As the altered gene is carried by the father, it may be possible to determine whether the fetus carries the alteration too. If the fetus tests positive for the paternal alteration, it will be affected by the condition. If the fetus tests negative for the paternal alteration, it will not be affected by the condition.
“My patient is pregnant and is a carrier of neurofibromatosis”
This patient would not be eligible for NIPD, as the test can only be used to detect paternally inherited altered genes. NIPD cannot determine whether a fetus has inherited a maternal alteration, as the test cannot distinguish between the fetal DNA and the maternal DNA in the blood sample.
“Can NIPD be used to test for genetic conditions in twin pregnancies?”
NIPD can be used in twin pregnancies to exclude paternally inherited altered genes for either autosomal dominant or recessive conditions. However, if a paternally inherited alteration is detected, an invasive test would be necessary to determine which twin (or both) has inherited the alteration in dichorionic/diamniotic twin pregnancies, unless the condition is associated with distinctive ultrasound findings (such as thanatophoric dysplasia) when ultrasound will be able to determine whether one or both fetuses is/are affected.
NIPD can also be done to exclude male fetuses at risk of serious X-linked conditions.

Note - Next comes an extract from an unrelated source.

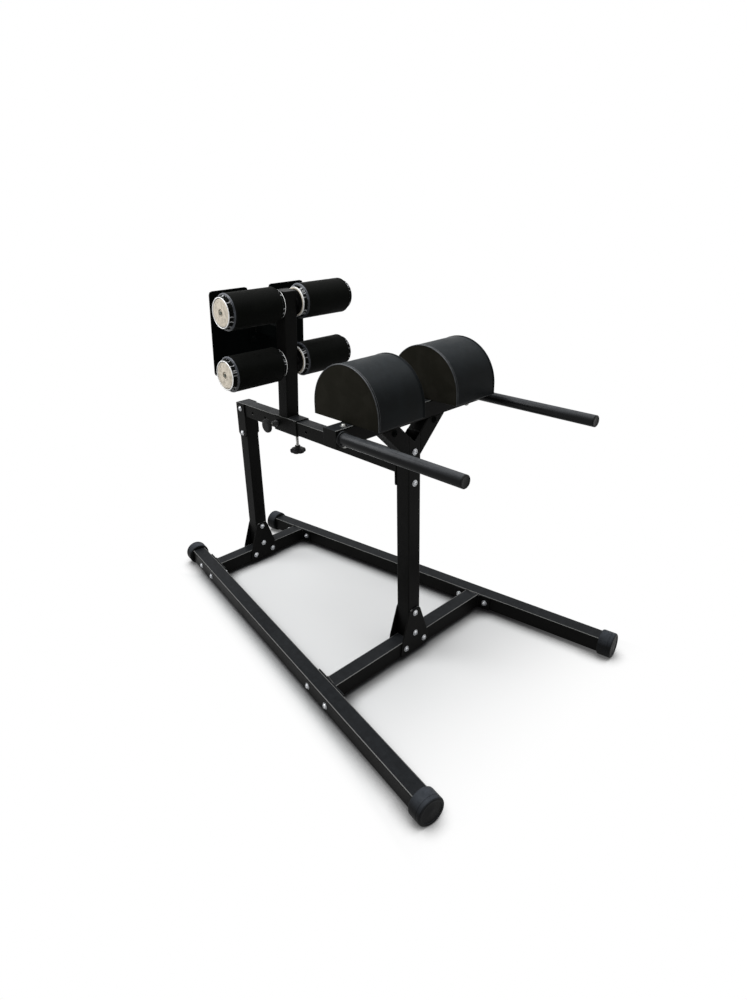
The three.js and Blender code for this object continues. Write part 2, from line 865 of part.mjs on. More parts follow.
function carriageSleeve() {
  const front = sleeveRear + sleeveLength;
  const shell = bar("x", sleeveWidth, sleeveHeight, sleeveCorner, sleeveRear, front, sleeveWall);
  shell.translate(0, 0, beamZ);
  const nutTop = sleeveBottom + sleeveWall / 2;
  const nut = rod("z", clampNutRadius, sleeveBottom - clampNutHeight, nutTop, hexSides);
  nut.translate(clampAheadOfPost, 0, 0);
  const clampHole = rod("z", clampRadius + clampFit, sleeveBottom - frameTube, beamZ);
  clampHole.translate(clampAheadOfPost, 0, 0);
  const pinHole = rod("y", pinRadius + pinFit, -frameTube, 0).translate(-postAheadOfPin, 0, beamZ);
  return cut(join(shell, nut), clampHole, pinHole);
}

// The post leans forward, so its foot is cut level with the sleeve
function footPost() {
  const tube = squareTube("z", sleeveTop - cutOverrun, postTop);
  const below = block([-frameTube, -frameTube, -frameTube], [frameTube, frameTube, seatGap]);
  below.rotateY(-postLean).translate(0, 0, sleeveTop);
  const axleHoles = [upperRollerZ, lowerRollerZ].map((z) =>
    rod("y", axleRadius + axleFit, -frameTube, frameTube, rodSides).translate(0, 0, z),
  );
  return cut(tube, below, ...axleHoles);
}

function postCap() {
  const inner = frameTube - 2 * (frameWall + plugFit);
  const seat = postTop + seatGap;
  const top = postTop + postCapRim;
  const stem = bar("z", inner, inner, frameWall, postTop - postCapDepth, seat + postCapEdge / 2);
  const rim = bar("z", frameTube, frameTube, frameCorner, seat, top - postCapEdge / 2);
  const narrow = frameTube - postCapEdge;
  const crown = bar("z", narrow, narrow, frameCorner, postTop + postCapEdge / 2, top);
  return join(stem, rim, crown);
}

function footPlate() {
  const x = footPlateWidth / 2;
  const notch = notchWidth / 2;
  const notchZ = footPlateTop - notchDepth;
  const shape = outline([
    [-x, footPlateBottom, footPlateCorner],
    [x, footPlateBottom, footPlateCorner],
    [x, footPlateTop, footPlateCorner],
    [notch, footPlateTop, notchCorner],
    [notch, notchZ, notchCorner],
    [-notch, notchZ, notchCorner],
    [-notch, footPlateTop, notchCorner],
    [-x, footPlateTop, footPlateCorner],
  ]);
  const holes = armBoltZs.flatMap((z) =>
    sides.map((side) =>
      rod("x", boltHoleRadius, -cutOverrun, footPlateThickness + cutOverrun).translate(
        0,
        side * armBoltY,
        z,
      ),
    ),
  );
  return cut(plateAcross(shape, 0, footPlateThickness), ...holes);
}

// A square arm that is welded to the post and ends in a flange on the foot plate
function footPlateArm() {
  const front = -halfTube - seatGap;
  const rear = footPlateX + footPlateThickness + seatGap - postX;
  const arm = bar("x", armTube, armTube, frameCorner, rear, front, frameWall).translate(0, 0, armZ);
  const plateFlange = plateAcross(
    rectangle(armPlateWidth, armFlangeHeight, flangeCorner),
    rear,
    rear + armFlangeThickness,
  ).translate(0, 0, armZ);
  const vent = rod("x", armVentRadius, rear - cutOverrun, rear + armTube).translate(0, 0, armZ);
  const holes = armBoltZs.flatMap((z) =>
    sides.map((side) =>
      rod("x", boltHoleRadius, -cutOverrun, armFlangeThickness + cutOverrun).translate(
        rear,
        side * armBoltY,
        z,
      ),
    ),
  );
  return cut(join(arm, plateFlange), vent, ...holes);
}

function axle() {
  const reach = rollerOuterY - hubRecess + axleEndPlay;
  const collarStart = halfTube + seatGap;
  const collarEnd = rollerInnerY - axleEndPlay;
  const collars = sides.map((side) => {
    const [start, end] = side > 0 ? [collarStart, collarEnd] : [-collarEnd, -collarStart];
    return ring("y", axleRadius / 2, axleCollarRadius, start, end);
  });
  const tapped = sides.map((side) => {
    const hole = rod("y", axleBoltRadius + pinFit, reach - axleBoltLength, reach + cutOverrun);
    return side > 0 ? hole : hole.rotateZ(Math.PI);
  });
  return cut(join(rod("y", axleRadius, -reach, reach, rodSides), ...collars), ...tapped);
}

// The bolt in the end of an axle: its washer seats on the axle and holds the hub
function axleBolt() {
  const reach = rollerOuterY - hubRecess + axleEndPlay + seatGap;
  const shank = axleBoltLength - cutOverrun;
  const profile = [
    [0, -shank],
    [axleBoltRadius, -shank],
    [axleBoltRadius, 0],
    [axleWasherRadius, 0],
    [axleWasherRadius, washerThickness],
    [boltHeadRadius, washerThickness],
    [boltHeadRadius, washerThickness + axleBoltHead * headShoulderShare],
    [boltHeadRadius * headShoulderShare, washerThickness + axleBoltHead],
    [0, washerThickness + axleBoltHead],
  ];
  return turned("y", profile, boltSides).translate(0, reach, 0);
}

// A tube core with a disc on each end; the outer disc is recessed for the bolt
function rollerHub() {
  const bore = axleRadius + hubFit;
  const [inner, outer] = [rollerInnerY, rollerOuterY];
  const profile = [
    [bore, inner],
    [discRadius - discEdge, inner],
    [discRadius, inner + discEdge],
    [discRadius, inner + discThickness],
    [hubCoreRadius, inner + discThickness],
    [hubCoreRadius, outer - discThickness],
    [discRadius, outer - discThickness],
    [discRadius, outer - discEdge],
    [discRadius - discEdge, outer],
    [hubRecessRadius, outer],
    [hubRecessRadius, outer - hubRecess],
    [bore, outer - hubRecess],
  ];
  return turned("y", profile, rollerSides);
}

// A foam sleeve between the discs, gathered in at both ends behind a rolled edge
function rollerPad() {
  const start = rollerInnerY + discThickness + seatGap;
  const end = rollerOuterY - discThickness - seatGap;
  const bore = hubCoreRadius + seatGap;
  const lip = rollerRadius - rollerCrown;
  const half = [
    [bore, 0],
    [gatherRadius, 0],
    [gatherRadius, gatherLength - rolledEdge],
    [lip - rolledEdge / 2, gatherLength - rolledEdge / 2],
    [lip, gatherLength + rolledEdge / 2],
    [lip, gatherLength + 2 * rolledEdge],
  ];
  const lower = half.map(([radius, place]) => [radius, start + place]);
  const upper = half.map(([radius, place]) => [radius, end - place]).reverse();
  return turned("y", [...lower, [rollerRadius, (start + end) / 2], ...upper], rollerSides);
}

function addRollers(leaning) {
  for (const [level, z] of [["upper", upperRollerZ], ["lower", lowerRollerZ]]) {
    piece(groupAt(leaning, 0, 0, z), `${level}_axle`, axle(), bareSteel);
    for (const side of sides) {
      const place = groupAt(leaning, 0, 0, z, side > 0 ? 0 : Math.PI);
      const name = `${level}_${sideName(side)}`;
      piece(place, `${name}_roller_hub`, rollerHub(), paleNylon);
      piece(place, `${name}_roller_pad`, rollerPad(), blackVinyl);
      piece(place, `${name}_axle_bolt`, axleBolt(), zincPlate);
    }
  }
}

// The lock pin in its own frame: +Y runs outward from the middle of the beam, and the pin is parked
function addLockPin(carriage) {
  const place = groupAt(carriage, -postAheadOfPin, 0, beamZ, Math.PI);
  const barrelSeat = sleeveWidth / 2 + seatGap;
  const barrel = turned(
    "y",
    [
      [pinRadius + pinFit, 0],
      [barrelFlangeRadius, 0],
      [barrelFlangeRadius, barrelFlange],
      [barrelRadius, barrelFlange],
      [barrelRadius, barrelLength],
      [pinRadius + pinFit, barrelLength],
    ],
    boltSides,
  );
  piece(place, "lock_pin_barrel", barrel.translate(0, barrelSeat, 0), bareSteel);
  const tip = halfTube + sleeveFit / 2;
  const knobStart = barrelSeat + barrelLength + pinTravel + seatGap;
  const pin = turned(
    "y",
    [
      [0, tip],
      [pinRadius - pinTaper, tip],
      [pinRadius, tip + pinTaper],
      [pinRadius, knobStart + pinKnobSocket - seatGap],
      [0, knobStart + pinKnobSocket - seatGap],
    ],
    boltSides,
  );
  piece(place, "lock_pin", pin, bareSteel);
  const socket = pinRadius + seatGap;
  const knob = turned(
    "y",
    [
      [0, pinKnobSocket],
      [socket, pinKnobSocket],
      [socket, 0],
      [barrelRadius, 0],
      [barrelRadius, pinKnobEdge],
      [pinKnobRadius, 2 * pinKnobEdge],
      [pinKnobRadius, pinKnobLength - pinKnobEdge],
      [pinKnobRadius - pinKnobEdge, pinKnobLength],
      [0, pinKnobLength],
    ],
    rodSides,
  );
  piece(place, "lock_pin_knob", knob.translate(0, knobStart, 0), blackPlastic);
}

// The clamp screw presses up on the beam from a welded nut and carries a lobed knob
function addClampScrew(carriage) {
  const place = groupAt(carriage, clampAheadOfPost, 0, 0);
  const knobBottom = clampKnobZ - clampKnobHeight / 2;
  const socketFloor = knobBottom + clampSocketFloor;
  const screw = rod("z", clampRadius, socketFloor + seatGap, beamBottom - seatGap);
  piece(place, "clamp_screw", screw, bareSteel);
  const steps = clampKnobLobes * lobeSteps;
  const rim = Array.from({ length: steps }, (_, n) => {
    const angle = (2 * Math.PI * n) / steps;
    const radius = clampKnobRadius + clampKnobLobe * Math.cos(clampKnobLobes * angle);
    return new THREE.Vector2(radius * Math.cos(angle), radius * Math.sin(angle));
  });
  const body = extrude(new THREE.Shape(rim), clampKnobHeight).translate(0, 0, knobBottom);
  const hubTop = knobBottom + clampKnobHeight + clampHubHeight;
  const hub = rod("z", clampHubRadius, clampKnobZ, hubTop, rodSides);
  const socket = rod("z", clampRadius + seatGap, socketFloor, hubTop + cutOverrun);
  piece(place, "clamp_knob", cut(join(body, hub), socket), blackPlastic);
}

function addCarriage(part) {
  const carriage = groupAt(part, postX, 0, 0);
  piece(carriage, "carriage_sleeve", carriageSleeve(), blackPaint);
  const foot = groupAt(carriage, 0, 0, sleeveTop);
  foot.rotation.y = postLean;
  const leaning = groupAt(foot, 0, 0, -sleeveTop);
  piece(leaning, "foot_post", footPost(), blackPaint);
  piece(leaning, "foot_post_cap", postCap(), blackPlastic);
  piece(groupAt(leaning, footPlateX - postX, 0, 0), "foot_plate", footPlate(), blackPaint);
  piece(leaning, "foot_plate_arm", footPlateArm(), blackPaint);
  addRollers(leaning);
  addLockPin(carriage);
  addClampScrew(carriage);
}

const part = new THREE.Group();
addFloorFrame(part);
addBeam(part);
addHead(part);
addCarriage(part);

export default part;
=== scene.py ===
# %% [markdown]
# # A glute ham developer, dressed in Blender
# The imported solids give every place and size. Tubes and plates keep their solids and get a
# finish. Everything soft, round or threaded is modelled again here with more detail, at the
# same place, and stands for the solid it covers.

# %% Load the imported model
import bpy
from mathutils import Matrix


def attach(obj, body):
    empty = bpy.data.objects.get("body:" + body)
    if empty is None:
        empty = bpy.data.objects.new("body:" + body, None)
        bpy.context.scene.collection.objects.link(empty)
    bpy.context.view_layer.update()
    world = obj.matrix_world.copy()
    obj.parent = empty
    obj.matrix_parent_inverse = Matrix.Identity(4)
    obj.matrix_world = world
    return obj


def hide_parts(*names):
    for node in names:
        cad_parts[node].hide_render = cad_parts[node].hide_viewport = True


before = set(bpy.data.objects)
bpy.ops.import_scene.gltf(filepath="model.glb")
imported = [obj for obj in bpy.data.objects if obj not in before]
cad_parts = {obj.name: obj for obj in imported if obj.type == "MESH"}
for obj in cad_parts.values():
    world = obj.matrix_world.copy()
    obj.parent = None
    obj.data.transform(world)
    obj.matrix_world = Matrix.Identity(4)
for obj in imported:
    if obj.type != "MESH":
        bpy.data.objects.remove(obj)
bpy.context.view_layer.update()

# %% Tools for the whole lesson
import math
import random
import bmesh
import bpy
from mathutils import Matrix, Vector

MM = 0.001
SIDES = {"left": 1, "right": -1}
scene = bpy.context.scene
scene.view_settings.view_transform = "Standard"
print("solids:", len(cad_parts))

# %% [markdown]
# ## Camera
# The photograph was taken with a wide lens from the front right, a little above the pads, and
# the camera leaned by two degrees. A camera could be aimed with a tracking constraint, but the
# lean and the off-centre framing are easier to state as three axes and a lens shift.

# %% Camera
CAMERA_PLACE = Vector((1756.6, -1529.7, 1644.0)) * MM
CAMERA_AZIMUTH, CAMERA_ELEVATION, CAMERA_LEAN = (math.radians(a) for a in (48.639, 21.835, -2.09))
LENS, SENSOR, SHIFT, FAR_CLIP = 23.28, 36, (0.0235, -0.040), 60


def camera_axes(azimuth, elevation, lean):
    """The right, up and back axes of the camera, as the columns of a matrix."""
    flat = math.cos(elevation)
    back = Vector((math.sin(azimuth) * flat, -math.cos(azimuth) * flat, math.sin(elevation)))
    level = Vector((math.cos(azimuth), math.sin(azimuth), 0))
    upright = back.cross(level)
    right = level * math.cos(lean) + upright * math.sin(lean)
    up = upright * math.cos(lean) - level * math.sin(lean)
    return Matrix((right, up, back)).transposed()


bpy.ops.object.camera_add()
camera = bpy.context.object
camera.name = "photo_camera"
camera.data.lens = LENS
camera.data.sensor_width = SENSOR
camera.data.shift_x, camera.data.shift_y = SHIFT
camera.data.clip_end = FAR_CLIP
turn = camera_axes(CAMERA_AZIMUTH, CAMERA_ELEVATION, CAMERA_LEAN)
camera.matrix_world = Matrix.Translation(CAMERA_PLACE) @ turn.to_4x4()
scene.camera = camera
print("camera:", [round(v, 3) for v in camera.location], LENS, "mm")

# %% [markdown]
# ## Node helpers
# Every finish below is built from nodes, and a few helpers keep the cells short. One adds a
# node and feeds each input with a value or with a socket of another node. The others start a
# shader group or a material, do a sum, read the place on the piece, and mix two colours.

# %% Node helpers


def feed(tree, node, inputs):
    """Gives each input its value, or a link where the value is a socket."""
    for name, value in inputs.items():
        if isinstance(value, bpy.types.NodeSocket):
            tree.links.new(value, node.inputs[name])
        else:
            node.inputs[name].default_value = value
    return node


def add_node(tree, kind, inputs=None, **settings):
    node = tree.nodes.new(kind)
    for key, value in settings.items():
        setattr(node, key, value)
    return feed(tree, node, inputs or {})


def start_group(name, inputs, outputs):
    """A shader group: its number inputs with their defaults, and its outputs with their kinds."""
    group = bpy.data.node_groups.new(name, "ShaderNodeTree")
    for socket, value in inputs.items():
        made = group.interface.new_socket(socket, in_out="INPUT", socket_type="NodeSocketFloat")
        made.default_value = value
    for socket, kind in outputs.items():
        group.interface.new_socket(socket, in_out="OUTPUT", socket_type="NodeSocket" + kind)
    return group, group.nodes.new("NodeGroupInput").outputs, group.nodes.new("NodeGroupOutput")


def use_group(tree, group, **inputs):
    node = add_node(tree, "ShaderNodeGroup", node_tree=group)
    return feed(tree, node, inputs).outputs


def start_material(name):
    material = bpy.data.materials.new(name)
    material.use_nodes = True
    return material, material.node_tree, material.node_tree.nodes["Principled BSDF"]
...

If Y chromosome DNA is detected, and either or both of the twins are shown to be male by ultrasound, an invasive test would be needed to determine whether either or both of the twins are affected by the condition in question.
‘It is currently not possible to distinguish maternal DNA from fetal DNA, but much effort is being made to resolve this’
How are the results given?
The way in which results are given is usually discussed before the test is carried out.
Results are typically returned within one week and will be given to the woman by a genetic counsellor, midwife or other healthcare professional so that the appropriate ongoing care can be planned.